If you’ve never made a set of the Platonic solids from paper, perhaps it’s time to try it. These shapes are the foundation for many aspects of three-dimensional design. Here is a set made with open faces, but the openings are strictly optional. You can just cut out regular polygons and tape them together so every vertex is identical, e.g., putting five triangles at each vertex leads to the icosahedron.
After mastering the five Platonic solids, there is a world of more complex models to explore. The polyhedron below consists of twelve regular pentagons and twenty (very slightly irregular) hexagons. It is made by cutting out paper polygons and taping them together on the inside. This design is often confused with the truncated icosahedron shape that is well known because of its use as a soccer ball. But this shape is the truncated rhombic triacontahedron. To see the difference, notice that there are some vertices here with three hexagons and no pentagon, but in a soccer ball there is one pentagon and two hexagons at each vertex.

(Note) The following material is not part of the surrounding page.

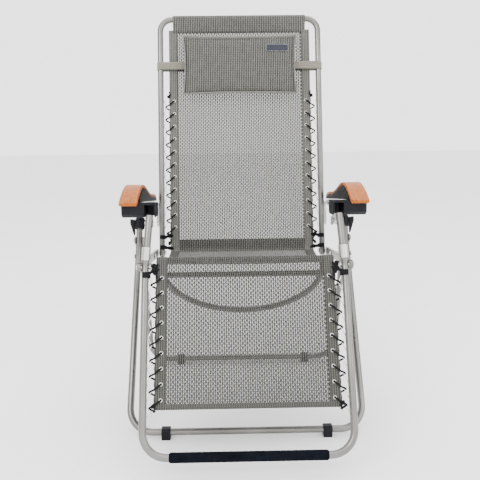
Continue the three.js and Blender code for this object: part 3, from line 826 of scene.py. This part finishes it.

And if you become engaged in discovering the world of polyhedra, you will encounter the many additional families, including the stellated icosahedron below. Their intricacies can be quite a challenge to make from paper, especially when some components meet just at points. I made the model below over thirty years ago, starting from a template in the book Polyhedron Models by Magnus Wenninger. If you want your models to last this long, be sure to use acid-free paper.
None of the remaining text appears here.